## start GIVEN DATA
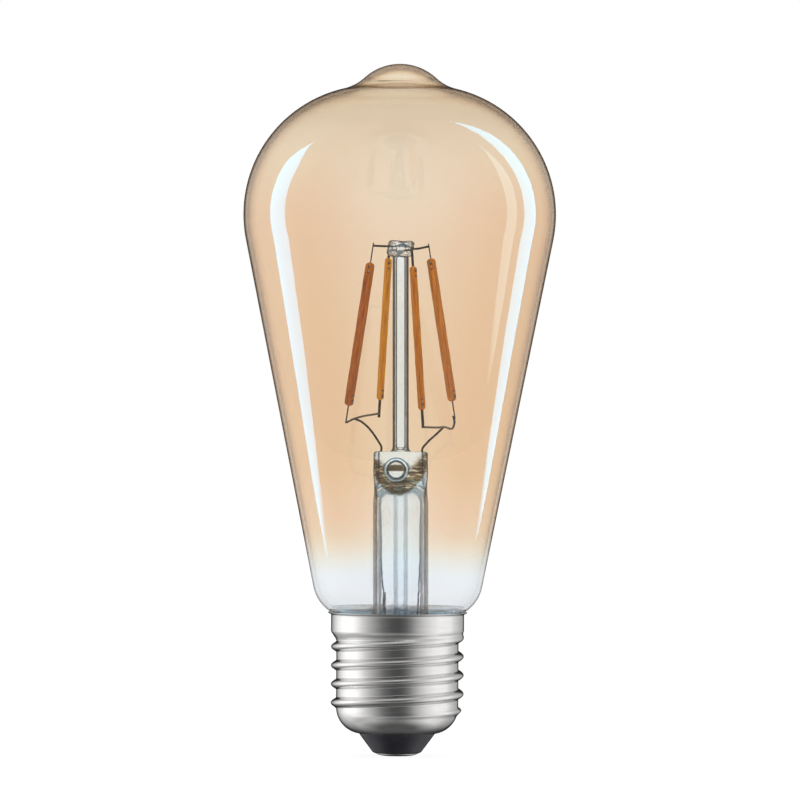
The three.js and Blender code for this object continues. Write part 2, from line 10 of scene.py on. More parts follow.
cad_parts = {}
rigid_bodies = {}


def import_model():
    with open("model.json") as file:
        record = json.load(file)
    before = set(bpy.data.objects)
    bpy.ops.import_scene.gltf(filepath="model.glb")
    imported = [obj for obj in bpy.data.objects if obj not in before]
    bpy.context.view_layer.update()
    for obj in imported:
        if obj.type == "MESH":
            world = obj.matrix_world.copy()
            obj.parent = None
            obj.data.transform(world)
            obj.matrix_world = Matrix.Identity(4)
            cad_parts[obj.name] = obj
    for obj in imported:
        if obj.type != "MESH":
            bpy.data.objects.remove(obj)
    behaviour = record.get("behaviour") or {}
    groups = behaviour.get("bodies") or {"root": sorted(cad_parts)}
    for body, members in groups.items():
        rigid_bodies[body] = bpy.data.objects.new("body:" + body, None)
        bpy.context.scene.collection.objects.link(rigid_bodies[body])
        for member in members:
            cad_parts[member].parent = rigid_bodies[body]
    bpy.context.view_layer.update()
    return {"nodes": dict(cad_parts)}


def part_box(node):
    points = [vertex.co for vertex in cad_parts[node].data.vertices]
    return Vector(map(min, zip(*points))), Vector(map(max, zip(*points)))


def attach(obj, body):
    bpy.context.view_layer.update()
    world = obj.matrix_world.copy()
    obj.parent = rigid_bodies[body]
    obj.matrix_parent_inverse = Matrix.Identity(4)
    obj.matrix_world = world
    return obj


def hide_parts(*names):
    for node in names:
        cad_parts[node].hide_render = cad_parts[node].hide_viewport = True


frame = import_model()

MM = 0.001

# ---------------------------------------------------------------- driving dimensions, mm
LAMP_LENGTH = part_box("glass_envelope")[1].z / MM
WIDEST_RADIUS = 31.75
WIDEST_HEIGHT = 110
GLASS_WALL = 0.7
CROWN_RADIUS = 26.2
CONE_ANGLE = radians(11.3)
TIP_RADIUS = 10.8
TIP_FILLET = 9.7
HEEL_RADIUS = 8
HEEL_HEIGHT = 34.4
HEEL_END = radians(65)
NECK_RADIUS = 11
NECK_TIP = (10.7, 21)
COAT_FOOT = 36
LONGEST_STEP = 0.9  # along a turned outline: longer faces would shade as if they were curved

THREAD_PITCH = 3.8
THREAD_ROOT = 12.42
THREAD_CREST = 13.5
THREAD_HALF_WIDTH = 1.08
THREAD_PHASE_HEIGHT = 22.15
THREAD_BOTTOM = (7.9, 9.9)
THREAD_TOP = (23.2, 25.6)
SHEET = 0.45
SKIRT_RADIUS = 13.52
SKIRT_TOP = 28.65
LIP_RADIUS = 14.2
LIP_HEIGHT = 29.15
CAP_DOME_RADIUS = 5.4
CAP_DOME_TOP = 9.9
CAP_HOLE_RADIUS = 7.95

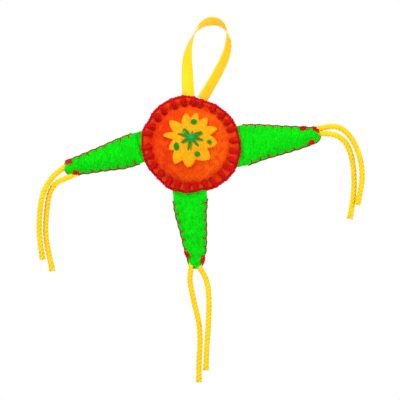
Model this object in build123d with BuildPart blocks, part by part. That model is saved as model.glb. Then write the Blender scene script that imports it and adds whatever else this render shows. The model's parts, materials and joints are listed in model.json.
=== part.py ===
## end GIVEN DATA
◆ **STATED GOAL**:
Your task is to repeat each line of the material exactly.

◆ **RESPONSE**:
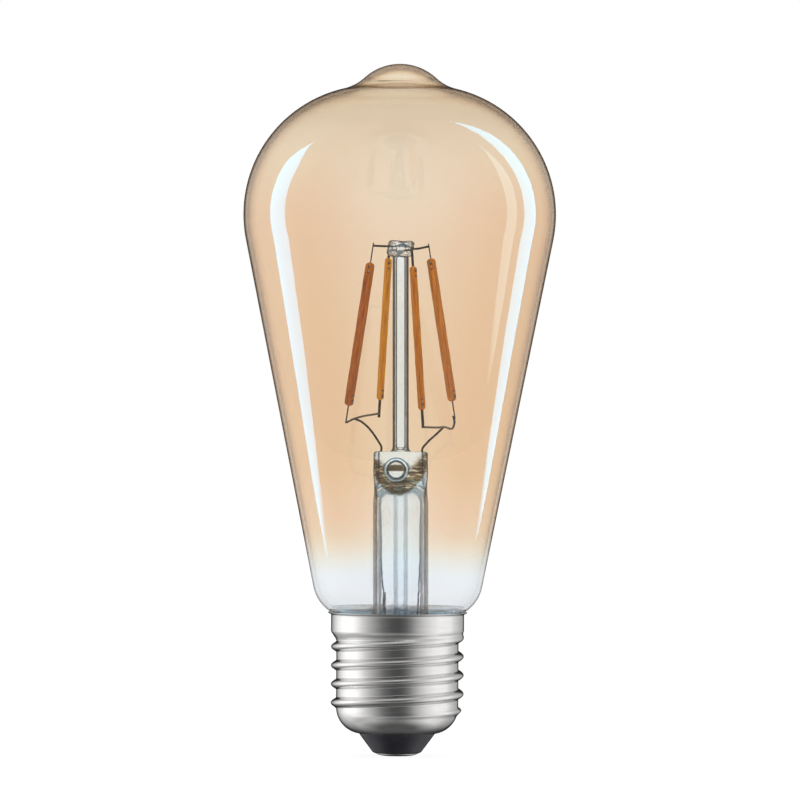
The three.js and Blender code for this object continues. Write part 2, from line 10 of scene.py on. More parts follow.
cad_parts = {}
rigid_bodies = {}


def import_model():
    with open("model.json") as file:
        record = json.load(file)
    before = set(bpy.data.objects)
    bpy.ops.import_scene.gltf(filepath="model.glb")
    imported = [obj for obj in bpy.data.objects if obj not in before]
    bpy.context.view_layer.update()
    for obj in imported:
        if obj.type == "MESH":
            world = obj.matrix_world.copy()
            obj.parent = None
            obj.data.transform(world)
            obj.matrix_world = Matrix.Identity(4)
            cad_parts[obj.name] = obj
    for obj in imported:
        if obj.type != "MESH":
            bpy.data.objects.remove(obj)
    behaviour = record.get("behaviour") or {}
    groups = behaviour.get("bodies") or {"root": sorted(cad_parts)}
    for body, members in groups.items():
        rigid_bodies[body] = bpy.data.objects.new("body:" + body, None)
        bpy.context.scene.collection.objects.link(rigid_bodies[body])
        for member in members:
            cad_parts[member].parent = rigid_bodies[body]
    bpy.context.view_layer.update()
    return {"nodes": dict(cad_parts)}


def part_box(node):
    points = [vertex.co for vertex in cad_parts[node].data.vertices]
    return Vector(map(min, zip(*points))), Vector(map(max, zip(*points)))


def attach(obj, body):
    bpy.context.view_layer.update()
    world = obj.matrix_world.copy()
    obj.parent = rigid_bodies[body]
    obj.matrix_parent_inverse = Matrix.Identity(4)
    obj.matrix_world = world
    return obj


def hide_parts(*names):
    for node in names:
        cad_parts[node].hide_render = cad_parts[node].hide_viewport = True


frame = import_model()

MM = 0.001

# ---------------------------------------------------------------- driving dimensions, mm
LAMP_LENGTH = part_box("glass_envelope")[1].z / MM
WIDEST_RADIUS = 31.75
WIDEST_HEIGHT = 110
GLASS_WALL = 0.7
CROWN_RADIUS = 26.2
CONE_ANGLE = radians(11.3)
TIP_RADIUS = 10.8
TIP_FILLET = 9.7
HEEL_RADIUS = 8
HEEL_HEIGHT = 34.4
HEEL_END = radians(65)
NECK_RADIUS = 11
NECK_TIP = (10.7, 21)
COAT_FOOT = 36
LONGEST_STEP = 0.9  # along a turned outline: longer faces would shade as if they were curved

THREAD_PITCH = 3.8
THREAD_ROOT = 12.42
THREAD_CREST = 13.5
THREAD_HALF_WIDTH = 1.08
THREAD_PHASE_HEIGHT = 22.15
THREAD_BOTTOM = (7.9, 9.9)
THREAD_TOP = (23.2, 25.6)
SHEET = 0.45
SKIRT_RADIUS = 13.52
SKIRT_TOP = 28.65
LIP_RADIUS = 14.2
LIP_HEIGHT = 29.15
CAP_DOME_RADIUS = 5.4
CAP_DOME_TOP = 9.9
CAP_HOLE_RADIUS = 7.95

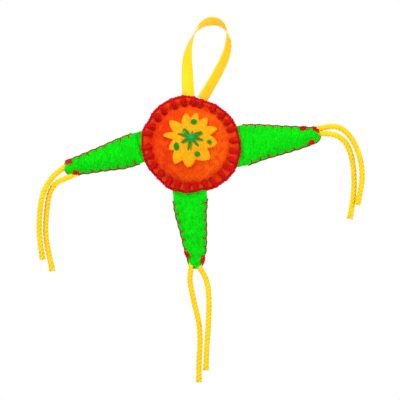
Model this object in build123d with BuildPart blocks, part by part. That model is saved as model.glb. Then write the Blender scene script that imports it and adds whatever else this render shows. The model's parts, materials and joints are listed in model.json.
=== part.py ===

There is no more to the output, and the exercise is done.